**Material for the task**.
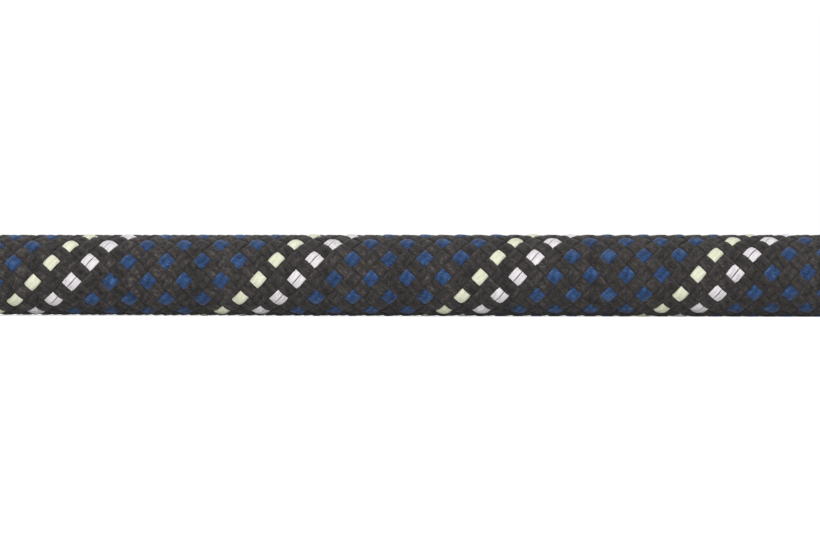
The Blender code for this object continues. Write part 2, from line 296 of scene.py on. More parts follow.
def calc(tree, operation, *values):
    return node(tree, "ShaderNodeMath", dict(enumerate(values)), operation=operation).outputs[0]


def blend(tree, share, first, second):
    """A colour between first and second."""
    mix = node(tree, "ShaderNodeMix", data_type="RGBA")
    for socket, value in ((mix.inputs[0], share), (mix.inputs[6], first), (mix.inputs[7], second)):
        if isinstance(value, bpy.types.NodeSocket):
            tree.links.new(value, socket)
        else:
            socket.default_value = value
    return mix.outputs[2]


def shader_group(name, inputs, outputs):
    group = bpy.data.node_groups.new(name, "ShaderNodeTree")
    for socket in inputs:
        group.interface.new_socket(socket, in_out="INPUT", socket_type="NodeSocketFloat")
    for socket in outputs:
        group.interface.new_socket(socket, in_out="OUTPUT", socket_type="NodeSocketFloat")
    return group, group.nodes.new("NodeGroupInput"), group.nodes.new("NodeGroupOutput")


def finish(name, roughness, **constants):
    """A material with its Principled shader, whose plain numbers are set on its sockets."""
    material = bpy.data.materials.new(name)
    material.use_nodes = True
    shader = material.node_tree.nodes["Principled BSDF"]
    shader.inputs["Roughness"].default_value = roughness
    for socket, value in constants.items():
        shader.inputs[socket.replace("_", " ")].default_value = value
    return material, material.node_tree, shader


def map_coordinates(tree):
    place = node(tree, "ShaderNodeSeparateXYZ", {0: node(tree, "ShaderNodeUVMap").outputs[0]})
    return place.outputs[0], place.outputs[1]


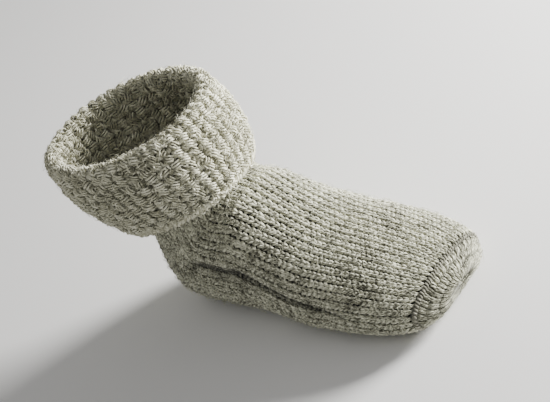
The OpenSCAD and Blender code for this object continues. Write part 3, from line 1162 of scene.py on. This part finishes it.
class Piece:
    """One finished piece of the sock: its yarn, its inner side, and how it moves."""

    def __init__(self, name: str, yarn: Sequence[Strands], finish: bpy.types.Material, slot: Slot,
                 moves: Body | Bend, inner: bpy.types.Mesh | None = None,
                 inside: bpy.types.Material | None = None) -> None:
        """Makes the piece's object and hides the frame's node that it stands for.

        Args:
            name: The frame's node.
            yarn: Its yarn.
            finish: The yarn's material.
            slot: The record's slot for it; not used.
            moves: The body that it rides on, or a bend, which leaves it in place on no body.
            inner: Its inner side.
            inside: The inner side's material.
        """
        meshes = [strands.mesh(name + "_knit") for strands in yarn if strands.paths]
        if inner:
            meshes.append(inner)
        parts = []
        for mesh in meshes:
            mesh.materials.clear()
            mesh.materials.append(finish)
            mesh.materials.append(inside or finish)
            parts.append(bpy.data.objects.new(name + "_knit", mesh))
            bpy.context.scene.collection.objects.link(parts[-1])
        self.object = parts[0]
        if len(parts) > 1:
            with bpy.context.temp_override(active_object=self.object, object=self.object,
                                           selected_editable_objects=parts):
                bpy.ops.object.join()
        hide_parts(name)
        self._report(name)
        if isinstance(moves, Body):
            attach(self.object, moves.value)
        else:
            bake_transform(self.object)

    def _report(self, node: str) -> None:
        """Logs the piece's number of triangles and how far it stands out of its node's box."""
        low, high = (np.array(corner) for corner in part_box(node))
        points = np.zeros(len(self.object.data.vertices) * 3, np.float32)
        self.object.data.vertices.foreach_get("co", points)
        points = points.reshape(-1, 3)
        proud = max((low - points.min(0)).max(), (points.max(0) - high).max()) / MM
        triangles = sum(len(p.vertices) - 2 for p in self.object.data.polygons)
        log.info("%s: %d triangles, at most %.1f mm outside its node", self.object.name, triangles, proud)


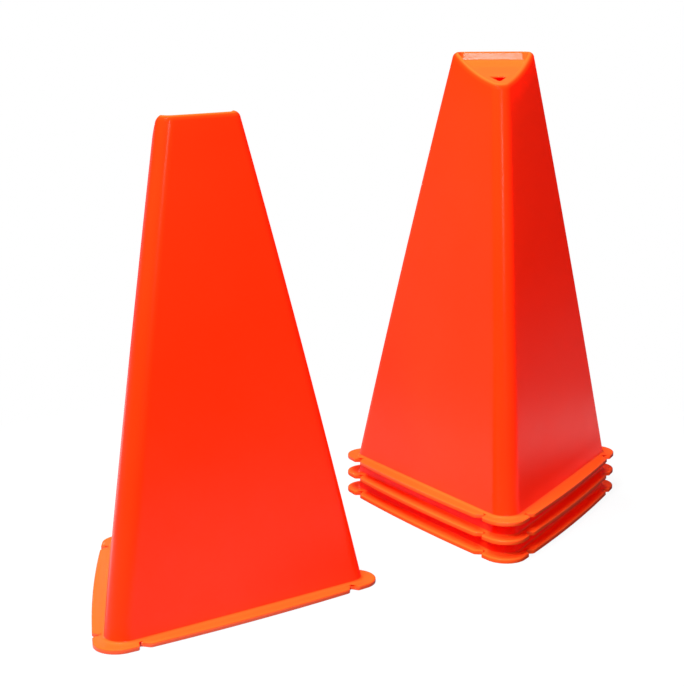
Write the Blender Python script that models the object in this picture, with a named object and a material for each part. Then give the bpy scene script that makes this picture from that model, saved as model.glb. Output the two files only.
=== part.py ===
"""A set of four training cones: three nested in a stack, and one standing by itself.

Each cone is one thin moulded shell. It is a tall hollow with three gently bowed faces, a flat
foot flange with a notch at both ends of each corner lobe, and a slanted top. The top has a
rounded rim, a sunk floor inside it and a small three-sided drain hole at the low corner.
Units are metres, +Z is up, and the cones stand on the plane Z = 0.
"""

import math

import bmesh
import bpy
from mathutils import Matrix, Vector

# The tapering body, whose plan is a triangle with rounded corners
HEIGHT = 0.3000             # floor to the crest of the rim at its high side
FOOT_SIDE = 0.1991          # side of the triangle at the floor, before its corners are rounded
HEAD_SIDE = 0.0654          # the same at the height of the crest
FOOT_CORNER = 0.0109        # corner radius at the floor
HEAD_CORNER = 0.0075        # corner radius at the height of the crest
SIDE_SWELL = 0.00205        # how much longer the side is half-way up than a straight taper gives
FACE_BOW = 0.0004           # how far a face stands out at the middle of its width
WALL = 0.00123              # thickness of the moulding

# The foot flange
FLANGE_WIDTH = 0.0063       # how far the flange stands out from the body beside a corner lobe
FLANGE_BOW = 0.0028         # how much further its edge stands out at the middle of a face
FLANGE_THICKNESS = 0.0030
FLANGE_CORNER = 0.0149      # radius of the flange's corner lobes
FLANGE_EDGE_ROUND = 0.0009
FOOT_ROUND = 0.0015         # hollow fillet between the flange and the faces
NOTCH_FROM_LOBE = 0.0090    # along the edge from the end of a lobe's round to a notch's deepest point
NOTCH_STEEP_SIDE = 0.0036   # from the deepest point to the end of the notch towards the lobe
NOTCH_GENTLE_SIDE = 0.0054  # the same towards the middle of the face
NOTCH_DEPTH = 0.0045

# The slanted top, high along the back face and low at the front corner
RIM_LEVEL = 0.0050          # how far the rim stays level behind the high face, round its two corners
RIM_DROP = 0.0182           # how much lower the rim is at the low corner
RIM_SAG = 0.0022            # how far the rim hangs below a straight slope at mid length
RIM_ROUND = 0.0033          # rounding between the faces and the crest of the rim
POCKET_DEPTH = 0.0060       # crest to sunk floor at the high side
LOW_POCKET_DEPTH = 0.0004   # crest to sunk floor at the low corner
POCKET_DRAFT = math.radians(18)
HOLE_SIDE = 0.0126          # side of the three-sided drain hole
HOLE_CORNER = 0.0011        # radius of its corners
HOLE_MARGIN = 0.0042        # from the crest to the hole's two sides beside it, seen from above

# The set: two places on the floor, and the clearance of one cone inside the next
NEST_CLEARANCE = 0.0003
STACK_AHEAD = 0.1959        # from the lone cone's axis to the stack's, along X
STACK_BEYOND = 0.1540       # the same along Y
STACK_TURN = math.radians(1.7)
LONE_TURN = math.radians(216.1)
NESTED_NAMES = ["bottom_cone", "middle_cone", "top_cone"]
LONE_NAME = "lone_cone"

# The plastic
PLASTIC_COLOUR = (1.0, 0.055, 0.012, 1.0)
PLASTIC_ROUGHNESS = 0.28

# How finely the curves are stepped
CORNERS = 3
CORNER_STEPS = 6
FACE_STEPS = 5
WALL_STEPS = 6
ROUND_STEPS = 4
FILLET_STEPS = 3
EDGE_STEPS = 2
NOTCH_STEPS = 8
SETTLE_STEPS = 12
SHARP_ANGLE = math.radians(35)

CORNER_SPAN = 2 * math.pi / CORNERS
LOW_CORNER_HEADING = -math.pi / 2
FLANGE_SIDE = FOOT_SIDE + 2 * math.sqrt(3) * FLANGE_WIDTH
FLANGE_HALF_STRAIGHT = FLANGE_SIDE / 2 - math.sqrt(3) * FLANGE_CORNER


def clear_scene():
    """Remove whatever the file holds."""
    for thing in list(bpy.data.objects):
        bpy.data.objects.remove(thing, do_unlink=True)


def heading_vector(heading):
    return Vector((math.cos(heading), math.sin(heading)))


def swell(share):
    """A parabola that is 0 at both ends of its span and 1 in the middle."""
    return 4 * share * (1 - share)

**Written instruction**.
Select and copy each line from the data that includes the word "code".

**Final answer**.
The Blender code for this object continues. Write part 2, from line 296 of scene.py on. More parts follow.
The OpenSCAD and Blender code for this object continues. Write part 3, from line 1162 of scene.py on. This part finishes it.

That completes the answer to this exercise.